◆ **What you need to do**
Using the data beneath this instruction, retype only the lines from the one that contains "const snuffBottle = new THREE.Group();" down to the one that contains "before = set(bpy.data.objects)", both included, exactly as they appear.

◆ **Supplied information**

---+---

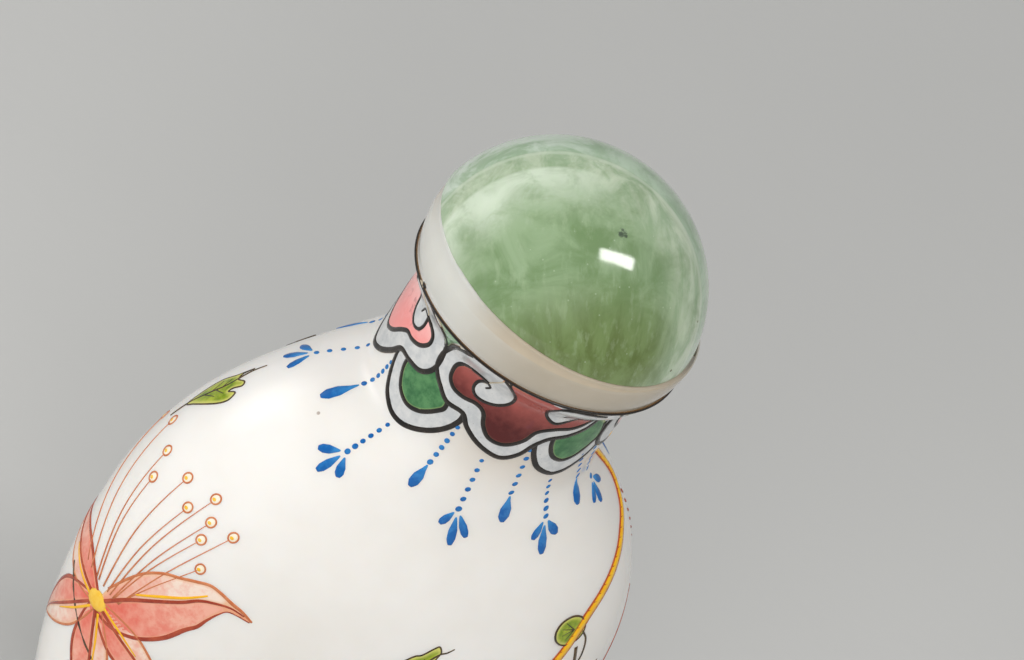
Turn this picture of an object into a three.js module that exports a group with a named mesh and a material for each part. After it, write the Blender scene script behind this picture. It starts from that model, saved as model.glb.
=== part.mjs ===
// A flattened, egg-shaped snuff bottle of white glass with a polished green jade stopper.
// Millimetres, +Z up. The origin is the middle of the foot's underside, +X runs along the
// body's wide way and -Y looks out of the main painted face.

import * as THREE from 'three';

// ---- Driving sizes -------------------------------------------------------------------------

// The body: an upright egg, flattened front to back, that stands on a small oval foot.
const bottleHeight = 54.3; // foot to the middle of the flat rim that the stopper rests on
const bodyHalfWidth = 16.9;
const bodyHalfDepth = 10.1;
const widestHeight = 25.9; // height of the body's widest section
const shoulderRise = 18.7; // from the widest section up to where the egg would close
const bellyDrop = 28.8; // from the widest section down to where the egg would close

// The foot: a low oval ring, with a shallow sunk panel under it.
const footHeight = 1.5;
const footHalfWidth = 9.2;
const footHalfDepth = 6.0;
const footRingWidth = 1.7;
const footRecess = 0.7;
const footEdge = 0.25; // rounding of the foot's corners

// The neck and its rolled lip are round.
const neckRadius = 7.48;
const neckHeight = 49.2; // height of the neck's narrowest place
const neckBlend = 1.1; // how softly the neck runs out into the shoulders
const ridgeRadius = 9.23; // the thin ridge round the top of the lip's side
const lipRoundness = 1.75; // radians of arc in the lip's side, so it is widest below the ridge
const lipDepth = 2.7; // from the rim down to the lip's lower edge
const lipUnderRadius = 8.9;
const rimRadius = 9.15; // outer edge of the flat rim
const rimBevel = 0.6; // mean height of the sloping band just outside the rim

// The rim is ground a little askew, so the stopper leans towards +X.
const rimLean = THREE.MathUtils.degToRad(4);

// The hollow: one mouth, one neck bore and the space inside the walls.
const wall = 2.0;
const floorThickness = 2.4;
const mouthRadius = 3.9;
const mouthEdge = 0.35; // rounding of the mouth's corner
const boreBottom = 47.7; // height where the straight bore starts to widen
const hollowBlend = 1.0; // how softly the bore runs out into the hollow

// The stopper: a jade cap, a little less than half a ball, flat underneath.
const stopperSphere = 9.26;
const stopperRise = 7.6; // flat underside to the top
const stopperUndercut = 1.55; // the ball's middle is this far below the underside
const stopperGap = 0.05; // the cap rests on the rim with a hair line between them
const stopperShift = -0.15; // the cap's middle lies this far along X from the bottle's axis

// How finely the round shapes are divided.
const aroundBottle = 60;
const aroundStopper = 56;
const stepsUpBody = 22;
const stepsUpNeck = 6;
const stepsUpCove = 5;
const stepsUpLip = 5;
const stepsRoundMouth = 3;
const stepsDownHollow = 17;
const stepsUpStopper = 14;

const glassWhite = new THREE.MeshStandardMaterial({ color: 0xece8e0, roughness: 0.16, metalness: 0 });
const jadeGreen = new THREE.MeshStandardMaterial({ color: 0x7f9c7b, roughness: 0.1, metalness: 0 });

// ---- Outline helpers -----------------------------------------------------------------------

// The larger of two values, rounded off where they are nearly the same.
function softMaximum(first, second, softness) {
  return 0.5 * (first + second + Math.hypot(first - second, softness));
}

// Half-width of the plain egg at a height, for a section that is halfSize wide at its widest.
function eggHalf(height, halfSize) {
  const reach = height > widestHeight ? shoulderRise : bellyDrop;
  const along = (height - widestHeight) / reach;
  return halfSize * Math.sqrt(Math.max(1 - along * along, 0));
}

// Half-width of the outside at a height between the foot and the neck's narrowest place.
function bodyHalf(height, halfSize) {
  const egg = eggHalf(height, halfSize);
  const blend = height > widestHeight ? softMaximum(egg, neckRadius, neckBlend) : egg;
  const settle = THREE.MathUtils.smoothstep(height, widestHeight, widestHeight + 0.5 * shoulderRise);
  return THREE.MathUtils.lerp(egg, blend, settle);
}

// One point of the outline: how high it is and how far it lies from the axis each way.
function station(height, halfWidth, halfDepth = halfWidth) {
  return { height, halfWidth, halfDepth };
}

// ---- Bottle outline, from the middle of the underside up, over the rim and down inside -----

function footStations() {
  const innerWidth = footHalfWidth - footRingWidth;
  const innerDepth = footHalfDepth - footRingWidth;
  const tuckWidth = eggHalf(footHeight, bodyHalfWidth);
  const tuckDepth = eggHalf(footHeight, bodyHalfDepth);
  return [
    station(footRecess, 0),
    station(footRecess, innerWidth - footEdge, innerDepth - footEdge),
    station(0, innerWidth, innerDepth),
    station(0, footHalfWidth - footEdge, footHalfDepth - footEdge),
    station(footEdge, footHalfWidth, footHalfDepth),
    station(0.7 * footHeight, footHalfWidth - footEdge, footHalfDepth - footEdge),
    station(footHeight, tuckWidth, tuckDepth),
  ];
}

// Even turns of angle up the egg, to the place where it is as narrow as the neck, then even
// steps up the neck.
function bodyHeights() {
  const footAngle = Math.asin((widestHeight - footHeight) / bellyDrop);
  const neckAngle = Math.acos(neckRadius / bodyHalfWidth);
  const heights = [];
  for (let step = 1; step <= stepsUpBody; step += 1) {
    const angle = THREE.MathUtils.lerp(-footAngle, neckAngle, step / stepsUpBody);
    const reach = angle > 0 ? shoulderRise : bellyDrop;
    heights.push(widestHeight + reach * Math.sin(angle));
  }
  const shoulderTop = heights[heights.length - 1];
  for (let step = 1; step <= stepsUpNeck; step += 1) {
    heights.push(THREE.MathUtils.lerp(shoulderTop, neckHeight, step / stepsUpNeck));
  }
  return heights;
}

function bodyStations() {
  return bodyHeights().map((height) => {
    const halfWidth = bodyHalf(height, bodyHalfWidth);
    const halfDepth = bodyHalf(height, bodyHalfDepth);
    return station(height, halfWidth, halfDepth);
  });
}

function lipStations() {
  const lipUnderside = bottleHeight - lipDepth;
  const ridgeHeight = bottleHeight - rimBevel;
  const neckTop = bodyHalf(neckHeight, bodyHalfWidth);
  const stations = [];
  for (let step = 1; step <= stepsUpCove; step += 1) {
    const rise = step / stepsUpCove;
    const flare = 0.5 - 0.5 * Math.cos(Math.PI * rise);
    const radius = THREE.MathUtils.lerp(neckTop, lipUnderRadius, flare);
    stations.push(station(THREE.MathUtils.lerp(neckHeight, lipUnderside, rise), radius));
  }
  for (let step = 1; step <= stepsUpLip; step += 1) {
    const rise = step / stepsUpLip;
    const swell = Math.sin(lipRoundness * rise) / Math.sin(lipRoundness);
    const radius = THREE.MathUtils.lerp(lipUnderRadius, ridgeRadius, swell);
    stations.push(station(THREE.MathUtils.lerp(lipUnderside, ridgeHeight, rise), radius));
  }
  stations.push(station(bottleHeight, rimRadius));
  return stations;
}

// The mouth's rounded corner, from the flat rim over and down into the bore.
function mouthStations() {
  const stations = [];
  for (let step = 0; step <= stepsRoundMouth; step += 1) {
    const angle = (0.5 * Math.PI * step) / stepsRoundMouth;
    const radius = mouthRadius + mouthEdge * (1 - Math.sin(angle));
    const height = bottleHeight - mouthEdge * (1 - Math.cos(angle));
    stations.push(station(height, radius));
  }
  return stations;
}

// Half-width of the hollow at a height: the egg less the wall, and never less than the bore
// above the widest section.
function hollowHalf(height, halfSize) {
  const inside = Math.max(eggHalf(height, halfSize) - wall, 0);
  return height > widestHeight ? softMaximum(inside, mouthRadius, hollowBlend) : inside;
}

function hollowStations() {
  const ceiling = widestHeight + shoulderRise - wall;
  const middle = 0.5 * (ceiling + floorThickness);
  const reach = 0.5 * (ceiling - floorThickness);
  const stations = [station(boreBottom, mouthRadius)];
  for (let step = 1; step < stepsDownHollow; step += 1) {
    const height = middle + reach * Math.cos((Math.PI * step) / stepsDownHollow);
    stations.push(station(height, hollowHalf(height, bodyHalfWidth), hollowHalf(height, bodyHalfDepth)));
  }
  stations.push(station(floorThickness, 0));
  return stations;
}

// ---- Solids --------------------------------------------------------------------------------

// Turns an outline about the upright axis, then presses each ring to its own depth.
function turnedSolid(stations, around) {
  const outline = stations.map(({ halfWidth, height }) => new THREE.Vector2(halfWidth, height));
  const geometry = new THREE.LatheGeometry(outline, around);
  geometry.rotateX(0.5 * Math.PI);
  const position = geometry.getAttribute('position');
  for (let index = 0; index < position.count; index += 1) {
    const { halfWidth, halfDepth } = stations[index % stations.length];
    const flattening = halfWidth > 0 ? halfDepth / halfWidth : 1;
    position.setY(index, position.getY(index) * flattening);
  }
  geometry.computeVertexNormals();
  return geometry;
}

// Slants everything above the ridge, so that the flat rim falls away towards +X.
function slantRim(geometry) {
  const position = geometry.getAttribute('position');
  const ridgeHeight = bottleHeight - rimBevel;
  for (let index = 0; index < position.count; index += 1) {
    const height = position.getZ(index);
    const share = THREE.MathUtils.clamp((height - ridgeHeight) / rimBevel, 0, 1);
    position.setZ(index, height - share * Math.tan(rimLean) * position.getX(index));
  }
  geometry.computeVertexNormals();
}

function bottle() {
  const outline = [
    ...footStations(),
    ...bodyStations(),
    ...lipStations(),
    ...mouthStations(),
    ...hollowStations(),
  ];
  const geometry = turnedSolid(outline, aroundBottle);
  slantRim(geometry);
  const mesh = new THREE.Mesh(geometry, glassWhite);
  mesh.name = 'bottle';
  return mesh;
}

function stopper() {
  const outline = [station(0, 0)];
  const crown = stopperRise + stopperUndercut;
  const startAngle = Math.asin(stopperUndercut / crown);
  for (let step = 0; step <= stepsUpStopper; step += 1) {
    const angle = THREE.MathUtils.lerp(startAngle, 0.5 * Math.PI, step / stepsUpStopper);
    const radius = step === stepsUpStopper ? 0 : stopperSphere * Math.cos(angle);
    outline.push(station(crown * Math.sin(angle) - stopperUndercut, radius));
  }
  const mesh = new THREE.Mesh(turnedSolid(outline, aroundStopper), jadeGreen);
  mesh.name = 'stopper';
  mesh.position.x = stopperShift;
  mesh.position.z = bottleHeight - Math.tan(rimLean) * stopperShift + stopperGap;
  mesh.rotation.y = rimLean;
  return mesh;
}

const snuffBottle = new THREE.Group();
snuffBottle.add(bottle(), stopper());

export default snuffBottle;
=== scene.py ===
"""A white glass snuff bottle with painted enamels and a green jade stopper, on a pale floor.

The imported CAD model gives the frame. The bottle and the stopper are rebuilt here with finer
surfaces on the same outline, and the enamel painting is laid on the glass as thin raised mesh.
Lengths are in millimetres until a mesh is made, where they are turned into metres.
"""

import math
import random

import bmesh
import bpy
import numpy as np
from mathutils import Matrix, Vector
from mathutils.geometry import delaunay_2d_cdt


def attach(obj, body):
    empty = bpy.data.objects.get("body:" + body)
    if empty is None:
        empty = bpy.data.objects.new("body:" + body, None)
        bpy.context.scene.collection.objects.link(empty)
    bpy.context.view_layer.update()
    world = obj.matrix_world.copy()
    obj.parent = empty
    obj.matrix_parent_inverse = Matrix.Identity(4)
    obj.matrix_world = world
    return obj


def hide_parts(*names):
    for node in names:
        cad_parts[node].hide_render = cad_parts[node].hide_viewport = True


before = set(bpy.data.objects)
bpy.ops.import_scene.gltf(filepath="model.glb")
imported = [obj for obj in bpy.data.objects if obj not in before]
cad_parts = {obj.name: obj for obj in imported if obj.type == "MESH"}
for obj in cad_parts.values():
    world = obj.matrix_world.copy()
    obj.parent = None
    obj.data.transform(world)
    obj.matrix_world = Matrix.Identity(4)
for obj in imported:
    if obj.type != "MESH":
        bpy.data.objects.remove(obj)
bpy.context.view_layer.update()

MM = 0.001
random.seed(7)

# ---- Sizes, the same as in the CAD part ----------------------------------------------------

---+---

◆ **Exercise answer**
const snuffBottle = new THREE.Group();
snuffBottle.add(bottle(), stopper());

export default snuffBottle;
=== scene.py ===
"""A white glass snuff bottle with painted enamels and a green jade stopper, on a pale floor.

The imported CAD model gives the frame. The bottle and the stopper are rebuilt here with finer
surfaces on the same outline, and the enamel painting is laid on the glass as thin raised mesh.
Lengths are in millimetres until a mesh is made, where they are turned into metres.
"""

import math
import random

import bmesh
import bpy
import numpy as np
from mathutils import Matrix, Vector
from mathutils.geometry import delaunay_2d_cdt


def attach(obj, body):
    empty = bpy.data.objects.get("body:" + body)
    if empty is None:
        empty = bpy.data.objects.new("body:" + body, None)
        bpy.context.scene.collection.objects.link(empty)
    bpy.context.view_layer.update()
    world = obj.matrix_world.copy()
    obj.parent = empty
    obj.matrix_parent_inverse = Matrix.Identity(4)
    obj.matrix_world = world
    return obj


def hide_parts(*names):
    for node in names:
        cad_parts[node].hide_render = cad_parts[node].hide_viewport = True


before = set(bpy.data.objects)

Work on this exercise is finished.